While the desk stations are modeled after Google’s US offices, which typically have their desks packed tightly together, each station has low barriers to promote collaborative socializing and cross-talk. Employees can easily lean over there neighbour’s fence as it were for a consult. The office area was created to make use of as much natural lighting as possible and to also include small relaxation areas with bean bag chairs and a programmable massage chair near the windows. The chair, as you can imagine, gets a lot of use.

For their office equipment, Google chose Herman Miller Resolve Workstations that are made up of 27% recycled materials (15% post-consumer, 15% pre-consumer).

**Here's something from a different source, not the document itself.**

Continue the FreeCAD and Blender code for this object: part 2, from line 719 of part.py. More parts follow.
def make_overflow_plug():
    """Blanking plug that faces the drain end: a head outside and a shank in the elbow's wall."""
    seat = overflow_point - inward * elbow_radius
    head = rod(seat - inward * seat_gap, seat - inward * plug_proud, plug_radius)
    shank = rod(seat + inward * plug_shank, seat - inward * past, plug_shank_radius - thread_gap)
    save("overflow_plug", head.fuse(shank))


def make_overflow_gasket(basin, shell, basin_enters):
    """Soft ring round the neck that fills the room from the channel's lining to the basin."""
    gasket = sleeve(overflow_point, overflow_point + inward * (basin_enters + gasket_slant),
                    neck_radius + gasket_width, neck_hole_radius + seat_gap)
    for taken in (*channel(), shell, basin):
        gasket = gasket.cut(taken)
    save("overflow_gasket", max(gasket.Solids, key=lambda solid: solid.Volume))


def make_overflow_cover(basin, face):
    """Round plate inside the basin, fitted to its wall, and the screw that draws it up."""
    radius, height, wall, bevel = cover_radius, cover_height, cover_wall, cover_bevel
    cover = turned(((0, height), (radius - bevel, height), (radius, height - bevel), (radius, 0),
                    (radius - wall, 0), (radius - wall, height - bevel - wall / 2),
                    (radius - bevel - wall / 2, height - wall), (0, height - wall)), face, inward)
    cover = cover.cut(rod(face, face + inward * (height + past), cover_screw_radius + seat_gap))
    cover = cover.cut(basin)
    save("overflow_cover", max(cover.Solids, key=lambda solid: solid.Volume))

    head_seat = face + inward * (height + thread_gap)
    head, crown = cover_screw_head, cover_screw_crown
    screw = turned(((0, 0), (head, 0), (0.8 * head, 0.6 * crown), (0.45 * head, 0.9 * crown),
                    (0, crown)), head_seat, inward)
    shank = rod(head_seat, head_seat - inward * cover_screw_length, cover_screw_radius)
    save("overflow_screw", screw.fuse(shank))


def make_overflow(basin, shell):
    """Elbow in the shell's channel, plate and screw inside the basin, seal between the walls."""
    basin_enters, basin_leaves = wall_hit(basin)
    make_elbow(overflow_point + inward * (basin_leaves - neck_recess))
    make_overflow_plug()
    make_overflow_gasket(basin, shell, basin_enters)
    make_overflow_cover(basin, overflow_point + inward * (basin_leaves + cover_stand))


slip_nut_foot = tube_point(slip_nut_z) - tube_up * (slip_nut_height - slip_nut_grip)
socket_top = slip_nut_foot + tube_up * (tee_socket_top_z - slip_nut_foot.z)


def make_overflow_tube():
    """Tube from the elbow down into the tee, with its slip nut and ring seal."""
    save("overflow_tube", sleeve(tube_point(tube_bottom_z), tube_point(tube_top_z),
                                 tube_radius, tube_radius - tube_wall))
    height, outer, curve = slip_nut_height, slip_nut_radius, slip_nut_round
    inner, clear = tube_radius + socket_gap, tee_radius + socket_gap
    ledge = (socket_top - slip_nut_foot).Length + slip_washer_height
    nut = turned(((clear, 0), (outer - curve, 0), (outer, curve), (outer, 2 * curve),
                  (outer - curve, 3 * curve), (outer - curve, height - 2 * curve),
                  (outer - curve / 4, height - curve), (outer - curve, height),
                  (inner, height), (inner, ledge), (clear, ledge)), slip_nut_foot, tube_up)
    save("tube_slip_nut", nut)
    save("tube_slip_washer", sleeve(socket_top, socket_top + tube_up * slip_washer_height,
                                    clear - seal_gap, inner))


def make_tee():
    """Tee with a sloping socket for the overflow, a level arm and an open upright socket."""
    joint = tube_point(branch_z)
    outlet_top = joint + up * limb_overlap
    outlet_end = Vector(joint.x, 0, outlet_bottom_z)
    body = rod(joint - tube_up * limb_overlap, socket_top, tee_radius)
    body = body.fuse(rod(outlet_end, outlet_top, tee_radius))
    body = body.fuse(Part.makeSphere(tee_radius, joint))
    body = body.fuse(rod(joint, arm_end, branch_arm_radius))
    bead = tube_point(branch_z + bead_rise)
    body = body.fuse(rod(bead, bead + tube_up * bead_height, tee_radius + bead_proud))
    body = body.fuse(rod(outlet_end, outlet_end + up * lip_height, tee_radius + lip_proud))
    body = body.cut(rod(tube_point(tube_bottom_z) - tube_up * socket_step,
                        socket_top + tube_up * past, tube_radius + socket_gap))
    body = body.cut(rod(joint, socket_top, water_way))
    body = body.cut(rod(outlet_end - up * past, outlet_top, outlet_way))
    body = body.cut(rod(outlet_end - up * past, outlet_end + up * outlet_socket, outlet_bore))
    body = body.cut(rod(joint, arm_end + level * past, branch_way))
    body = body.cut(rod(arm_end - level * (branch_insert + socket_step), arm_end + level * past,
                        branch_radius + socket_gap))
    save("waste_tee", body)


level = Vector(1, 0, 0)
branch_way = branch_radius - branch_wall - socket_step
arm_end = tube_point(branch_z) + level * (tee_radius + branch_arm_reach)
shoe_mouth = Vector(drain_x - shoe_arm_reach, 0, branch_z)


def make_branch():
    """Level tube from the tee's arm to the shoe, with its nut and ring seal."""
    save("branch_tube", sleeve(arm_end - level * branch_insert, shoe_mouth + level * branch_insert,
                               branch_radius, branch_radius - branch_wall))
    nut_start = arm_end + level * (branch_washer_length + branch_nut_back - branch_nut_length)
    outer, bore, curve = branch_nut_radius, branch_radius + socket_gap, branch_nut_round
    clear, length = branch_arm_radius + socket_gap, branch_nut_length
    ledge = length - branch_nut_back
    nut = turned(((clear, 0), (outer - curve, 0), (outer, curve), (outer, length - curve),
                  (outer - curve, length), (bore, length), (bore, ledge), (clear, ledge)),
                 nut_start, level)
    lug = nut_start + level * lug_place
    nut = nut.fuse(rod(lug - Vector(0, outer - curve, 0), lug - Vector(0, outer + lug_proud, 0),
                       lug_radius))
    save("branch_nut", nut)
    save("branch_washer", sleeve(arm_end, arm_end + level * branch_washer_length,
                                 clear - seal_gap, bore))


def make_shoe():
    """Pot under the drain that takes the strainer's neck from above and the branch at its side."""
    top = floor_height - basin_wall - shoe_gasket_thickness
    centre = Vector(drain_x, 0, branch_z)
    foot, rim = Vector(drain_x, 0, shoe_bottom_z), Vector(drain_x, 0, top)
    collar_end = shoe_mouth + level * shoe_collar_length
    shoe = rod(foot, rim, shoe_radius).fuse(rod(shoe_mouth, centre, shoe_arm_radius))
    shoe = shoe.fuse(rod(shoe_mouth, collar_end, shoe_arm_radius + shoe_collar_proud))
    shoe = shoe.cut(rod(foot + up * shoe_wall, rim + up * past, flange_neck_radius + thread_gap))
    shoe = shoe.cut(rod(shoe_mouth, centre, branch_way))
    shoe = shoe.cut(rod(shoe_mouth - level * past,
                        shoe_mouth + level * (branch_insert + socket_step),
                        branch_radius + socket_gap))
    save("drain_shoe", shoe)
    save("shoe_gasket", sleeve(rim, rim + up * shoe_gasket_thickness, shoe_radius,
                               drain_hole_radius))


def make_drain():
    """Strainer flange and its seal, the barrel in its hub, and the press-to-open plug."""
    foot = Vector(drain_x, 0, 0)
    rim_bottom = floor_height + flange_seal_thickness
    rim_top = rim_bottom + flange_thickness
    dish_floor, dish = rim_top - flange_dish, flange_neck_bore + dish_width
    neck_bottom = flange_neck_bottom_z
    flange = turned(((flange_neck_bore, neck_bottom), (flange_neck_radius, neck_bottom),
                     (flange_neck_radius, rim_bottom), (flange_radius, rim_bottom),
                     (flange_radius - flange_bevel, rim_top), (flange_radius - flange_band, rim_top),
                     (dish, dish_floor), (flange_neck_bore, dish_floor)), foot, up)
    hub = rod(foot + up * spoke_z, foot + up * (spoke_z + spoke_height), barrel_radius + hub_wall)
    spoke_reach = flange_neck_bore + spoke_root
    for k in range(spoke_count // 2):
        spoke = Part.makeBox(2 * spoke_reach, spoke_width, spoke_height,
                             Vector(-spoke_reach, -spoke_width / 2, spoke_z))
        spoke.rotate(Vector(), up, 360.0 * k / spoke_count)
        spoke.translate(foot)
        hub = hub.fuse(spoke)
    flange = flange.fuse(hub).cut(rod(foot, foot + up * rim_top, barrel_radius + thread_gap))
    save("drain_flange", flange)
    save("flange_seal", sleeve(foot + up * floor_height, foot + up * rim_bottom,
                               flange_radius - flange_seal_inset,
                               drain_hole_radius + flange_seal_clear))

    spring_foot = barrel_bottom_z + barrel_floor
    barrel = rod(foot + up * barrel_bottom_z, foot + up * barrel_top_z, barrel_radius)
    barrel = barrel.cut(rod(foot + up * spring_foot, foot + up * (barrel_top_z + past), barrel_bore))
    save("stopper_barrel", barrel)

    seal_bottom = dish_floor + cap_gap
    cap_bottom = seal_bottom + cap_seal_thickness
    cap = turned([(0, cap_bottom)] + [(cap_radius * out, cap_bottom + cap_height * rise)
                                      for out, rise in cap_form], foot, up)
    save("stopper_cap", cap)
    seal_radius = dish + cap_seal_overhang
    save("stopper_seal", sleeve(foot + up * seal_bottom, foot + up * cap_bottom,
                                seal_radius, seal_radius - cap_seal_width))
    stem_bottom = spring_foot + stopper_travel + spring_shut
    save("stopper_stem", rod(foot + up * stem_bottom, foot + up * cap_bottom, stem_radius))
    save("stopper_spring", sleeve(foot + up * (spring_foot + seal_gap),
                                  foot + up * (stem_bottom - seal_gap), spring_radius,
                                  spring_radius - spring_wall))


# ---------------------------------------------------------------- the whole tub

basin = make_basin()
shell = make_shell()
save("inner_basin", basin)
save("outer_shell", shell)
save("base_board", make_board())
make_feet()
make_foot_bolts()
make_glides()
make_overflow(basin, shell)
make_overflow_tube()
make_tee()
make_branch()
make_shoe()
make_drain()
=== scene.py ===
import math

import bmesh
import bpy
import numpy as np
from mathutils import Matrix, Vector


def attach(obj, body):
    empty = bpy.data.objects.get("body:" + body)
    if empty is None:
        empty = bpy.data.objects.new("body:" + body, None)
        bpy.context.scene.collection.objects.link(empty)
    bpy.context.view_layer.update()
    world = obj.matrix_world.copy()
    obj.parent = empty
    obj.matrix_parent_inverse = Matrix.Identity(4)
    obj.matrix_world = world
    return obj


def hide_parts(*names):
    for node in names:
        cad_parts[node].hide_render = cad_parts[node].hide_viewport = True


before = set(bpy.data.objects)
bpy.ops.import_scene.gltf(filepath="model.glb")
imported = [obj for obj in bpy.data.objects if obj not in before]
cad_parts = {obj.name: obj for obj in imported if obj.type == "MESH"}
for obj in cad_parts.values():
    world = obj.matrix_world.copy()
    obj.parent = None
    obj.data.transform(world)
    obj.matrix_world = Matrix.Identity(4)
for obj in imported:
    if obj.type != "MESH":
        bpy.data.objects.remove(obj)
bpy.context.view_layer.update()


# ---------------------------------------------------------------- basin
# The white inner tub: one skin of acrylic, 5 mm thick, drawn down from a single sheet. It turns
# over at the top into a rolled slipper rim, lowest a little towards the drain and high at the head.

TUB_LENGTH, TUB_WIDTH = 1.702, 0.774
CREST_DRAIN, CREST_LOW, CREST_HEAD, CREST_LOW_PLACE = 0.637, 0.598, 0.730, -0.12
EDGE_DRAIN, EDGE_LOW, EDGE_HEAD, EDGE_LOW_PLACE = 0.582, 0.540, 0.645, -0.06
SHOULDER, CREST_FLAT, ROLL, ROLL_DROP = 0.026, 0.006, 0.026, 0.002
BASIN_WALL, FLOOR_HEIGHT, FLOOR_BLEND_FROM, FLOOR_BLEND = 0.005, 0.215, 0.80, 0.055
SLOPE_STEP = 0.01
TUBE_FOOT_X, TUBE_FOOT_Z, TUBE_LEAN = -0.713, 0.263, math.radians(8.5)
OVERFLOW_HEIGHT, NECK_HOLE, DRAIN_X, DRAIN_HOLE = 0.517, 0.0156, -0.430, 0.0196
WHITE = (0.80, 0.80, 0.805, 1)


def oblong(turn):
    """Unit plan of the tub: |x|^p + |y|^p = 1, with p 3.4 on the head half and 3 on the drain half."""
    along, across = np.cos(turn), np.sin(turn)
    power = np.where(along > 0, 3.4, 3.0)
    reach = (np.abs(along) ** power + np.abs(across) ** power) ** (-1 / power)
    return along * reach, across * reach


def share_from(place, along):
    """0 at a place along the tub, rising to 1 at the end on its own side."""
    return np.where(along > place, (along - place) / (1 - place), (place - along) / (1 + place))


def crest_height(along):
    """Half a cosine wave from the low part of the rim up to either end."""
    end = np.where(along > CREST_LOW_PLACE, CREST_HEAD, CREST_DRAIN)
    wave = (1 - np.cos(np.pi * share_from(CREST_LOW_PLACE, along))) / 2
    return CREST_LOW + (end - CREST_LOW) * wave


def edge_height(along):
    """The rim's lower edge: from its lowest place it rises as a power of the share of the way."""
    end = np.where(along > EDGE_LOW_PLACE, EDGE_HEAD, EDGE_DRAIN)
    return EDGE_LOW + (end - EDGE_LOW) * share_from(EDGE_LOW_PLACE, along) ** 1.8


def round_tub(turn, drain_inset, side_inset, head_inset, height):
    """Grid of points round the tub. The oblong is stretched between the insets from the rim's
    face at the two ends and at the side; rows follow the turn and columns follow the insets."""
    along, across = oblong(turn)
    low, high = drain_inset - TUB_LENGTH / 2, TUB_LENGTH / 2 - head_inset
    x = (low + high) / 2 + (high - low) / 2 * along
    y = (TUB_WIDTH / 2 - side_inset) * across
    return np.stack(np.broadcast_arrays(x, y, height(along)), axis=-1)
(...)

The stations are designed to be assembled using a simple system of poles, trusses, and support arms that are themselves made up of 25% recycled material and are very easy to disassemble and transport should Google make another move. Even the bubbleback panels are made of recycled pop cans and the whole system can be sent off for recycling again when it’s time to dispose of it. The steel itself has a powder paint finish for negligible VOCs.
Herman Miller filing cabinets are made from 29% recycled steel with the powder paint finish comprised of 50% recycled paint materials and the whole assembly can be recycled again at disposal.

For their chairs they selected Steelcase Think, Leap, and Amia chairs. Considered the first “cradle to cradle” product in the sense that they are completely made from recyclable materials (approx. 98%) and can be 100% recycled again at their end of use. In each design the back padding is made from 50% recycled material and the chairs are coated with powder-coated paints, water-based adhesives, and a solvent-free process.Even the Steelcase whiteboards are considered “Cradle to Cradle” and offer no VOCs.

A Canadian Solution
In researching environmental choices for their office concept, Google stressed the importance of finding local materials, technologies, and services.
“In researching options from outside Canada, we found that while you were saving in one area you were losing in transporting them, so we didn’t do that” explains Caminsky. “The doors are all made with Canadian trees, it’s a Canadian company that builds those, all the stuff is built in Canada, all the carpets are resourced out of Canada, all the food that we bring in is organic and locally grown.”

Each area of the building is featured after a different region of the country. The back of the office is “Atlantic Canada” where one of the board rooms is structured into a light house and another has been given the name of “Peggy’s Cove”. The board room in the middle of the office features some of the architectural accents of houses in Quebec including two of the phone booths which have been accented with cornices and stucco as you would see on old style Montreal houses. The middle of the offices, where the cafeteria is located is the “Stampede”, because people typically run to get to the food and some of the design touches were inspired by the Calgary stampede. The large board room in the middle is called “Lake Louise” and includes a large mural of Lake Louise, while the Media Room has the Inukshuk from the Western Tundra, and the shower room is of course called Niagara Falls.

“The notion is to celebrate Canada as we are designing our place because it’s important to the people who work here” says Caminsky. “It’s important to Google, and celebrating the diversity of Canada is really nice. It’s all functional, it all works and it celebrates something to really be proud of.”